(Data extract):
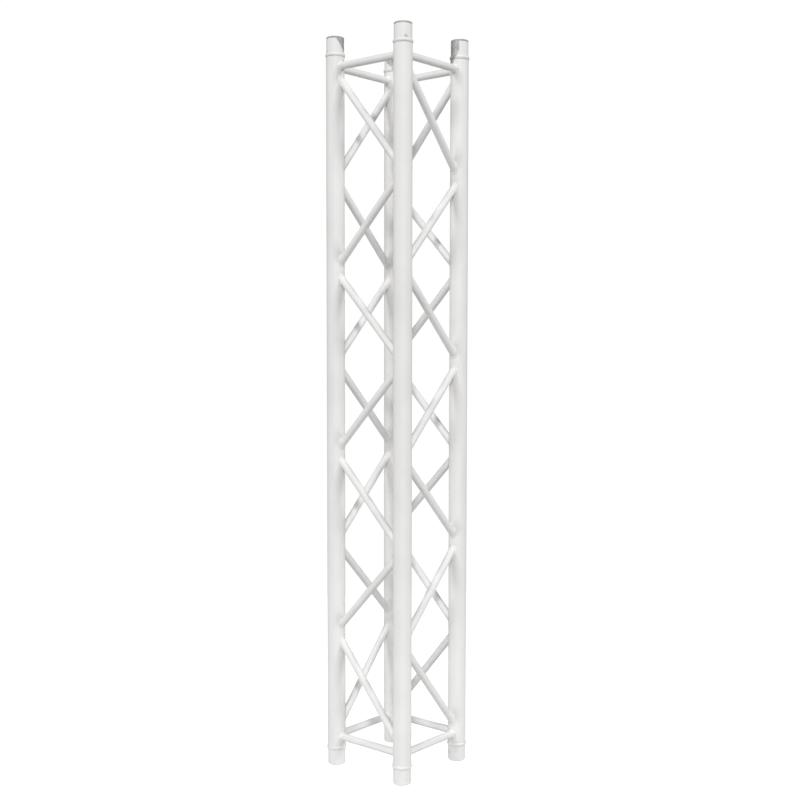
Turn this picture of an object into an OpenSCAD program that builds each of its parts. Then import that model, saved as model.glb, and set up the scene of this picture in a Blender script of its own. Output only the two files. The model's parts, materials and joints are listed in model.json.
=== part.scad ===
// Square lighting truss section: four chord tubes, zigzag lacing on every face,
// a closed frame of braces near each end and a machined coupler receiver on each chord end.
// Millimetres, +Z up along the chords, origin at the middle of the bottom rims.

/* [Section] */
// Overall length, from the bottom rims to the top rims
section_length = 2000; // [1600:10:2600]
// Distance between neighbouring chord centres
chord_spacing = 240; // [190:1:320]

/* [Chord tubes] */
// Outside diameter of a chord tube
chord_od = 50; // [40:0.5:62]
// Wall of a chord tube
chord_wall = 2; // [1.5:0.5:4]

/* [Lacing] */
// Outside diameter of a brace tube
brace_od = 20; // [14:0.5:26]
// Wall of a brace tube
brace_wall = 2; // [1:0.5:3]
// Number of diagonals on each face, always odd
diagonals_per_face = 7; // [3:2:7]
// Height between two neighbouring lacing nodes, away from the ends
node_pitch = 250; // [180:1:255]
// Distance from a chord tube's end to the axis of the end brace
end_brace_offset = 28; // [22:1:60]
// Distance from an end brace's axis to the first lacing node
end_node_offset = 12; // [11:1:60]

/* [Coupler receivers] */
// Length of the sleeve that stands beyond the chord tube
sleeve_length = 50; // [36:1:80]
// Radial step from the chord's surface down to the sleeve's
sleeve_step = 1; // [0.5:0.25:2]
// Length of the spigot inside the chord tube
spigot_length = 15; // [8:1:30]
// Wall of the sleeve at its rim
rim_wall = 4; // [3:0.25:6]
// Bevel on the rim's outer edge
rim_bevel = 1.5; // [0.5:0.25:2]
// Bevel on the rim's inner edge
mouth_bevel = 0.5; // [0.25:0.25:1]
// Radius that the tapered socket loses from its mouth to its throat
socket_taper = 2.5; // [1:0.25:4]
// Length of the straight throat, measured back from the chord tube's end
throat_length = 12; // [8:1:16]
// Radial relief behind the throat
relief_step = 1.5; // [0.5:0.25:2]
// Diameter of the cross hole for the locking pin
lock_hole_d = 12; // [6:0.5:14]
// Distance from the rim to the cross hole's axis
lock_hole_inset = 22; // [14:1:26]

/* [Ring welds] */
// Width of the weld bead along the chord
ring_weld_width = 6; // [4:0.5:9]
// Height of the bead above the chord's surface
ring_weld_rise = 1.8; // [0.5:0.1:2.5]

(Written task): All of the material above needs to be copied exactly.

(Task result):
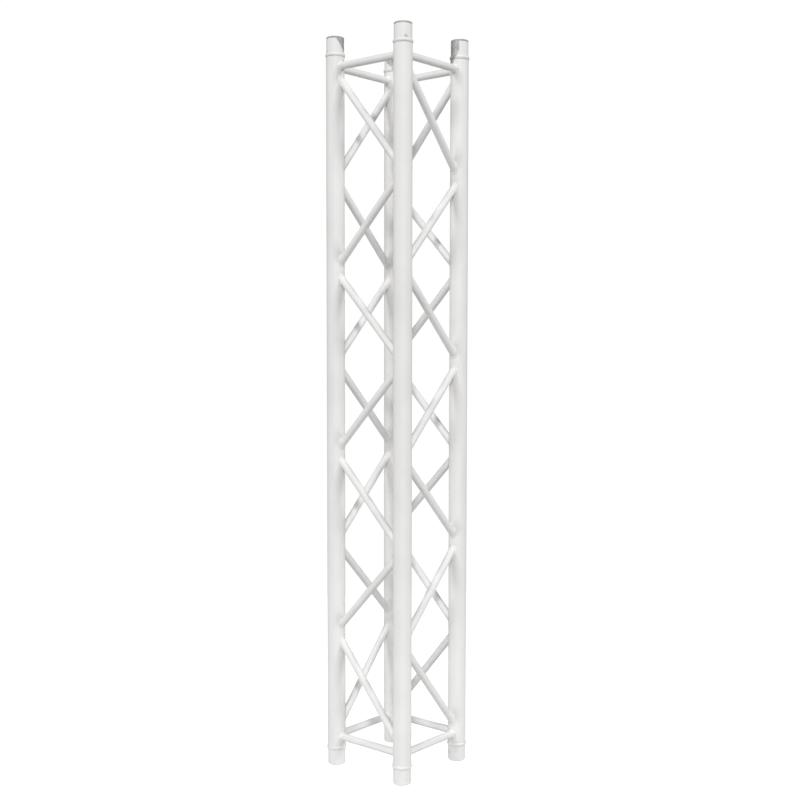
Turn this picture of an object into an OpenSCAD program that builds each of its parts. Then import that model, saved as model.glb, and set up the scene of this picture in a Blender script of its own. Output only the two files. The model's parts, materials and joints are listed in model.json.
=== part.scad ===
// Square lighting truss section: four chord tubes, zigzag lacing on every face,
// a closed frame of braces near each end and a machined coupler receiver on each chord end.
// Millimetres, +Z up along the chords, origin at the middle of the bottom rims.

/* [Section] */
// Overall length, from the bottom rims to the top rims
section_length = 2000; // [1600:10:2600]
// Distance between neighbouring chord centres
chord_spacing = 240; // [190:1:320]

/* [Chord tubes] */
// Outside diameter of a chord tube
chord_od = 50; // [40:0.5:62]
// Wall of a chord tube
chord_wall = 2; // [1.5:0.5:4]

/* [Lacing] */
// Outside diameter of a brace tube
brace_od = 20; // [14:0.5:26]
// Wall of a brace tube
brace_wall = 2; // [1:0.5:3]
// Number of diagonals on each face, always odd
diagonals_per_face = 7; // [3:2:7]
// Height between two neighbouring lacing nodes, away from the ends
node_pitch = 250; // [180:1:255]
// Distance from a chord tube's end to the axis of the end brace
end_brace_offset = 28; // [22:1:60]
// Distance from an end brace's axis to the first lacing node
end_node_offset = 12; // [11:1:60]

/* [Coupler receivers] */
// Length of the sleeve that stands beyond the chord tube
sleeve_length = 50; // [36:1:80]
// Radial step from the chord's surface down to the sleeve's
sleeve_step = 1; // [0.5:0.25:2]
// Length of the spigot inside the chord tube
spigot_length = 15; // [8:1:30]
// Wall of the sleeve at its rim
rim_wall = 4; // [3:0.25:6]
// Bevel on the rim's outer edge
rim_bevel = 1.5; // [0.5:0.25:2]
// Bevel on the rim's inner edge
mouth_bevel = 0.5; // [0.25:0.25:1]
// Radius that the tapered socket loses from its mouth to its throat
socket_taper = 2.5; // [1:0.25:4]
// Length of the straight throat, measured back from the chord tube's end
throat_length = 12; // [8:1:16]
// Radial relief behind the throat
relief_step = 1.5; // [0.5:0.25:2]
// Diameter of the cross hole for the locking pin
lock_hole_d = 12; // [6:0.5:14]
// Distance from the rim to the cross hole's axis
lock_hole_inset = 22; // [14:1:26]

/* [Ring welds] */
// Width of the weld bead along the chord
ring_weld_width = 6; // [4:0.5:9]
// Height of the bead above the chord's surface
ring_weld_rise = 1.8; // [0.5:0.1:2.5]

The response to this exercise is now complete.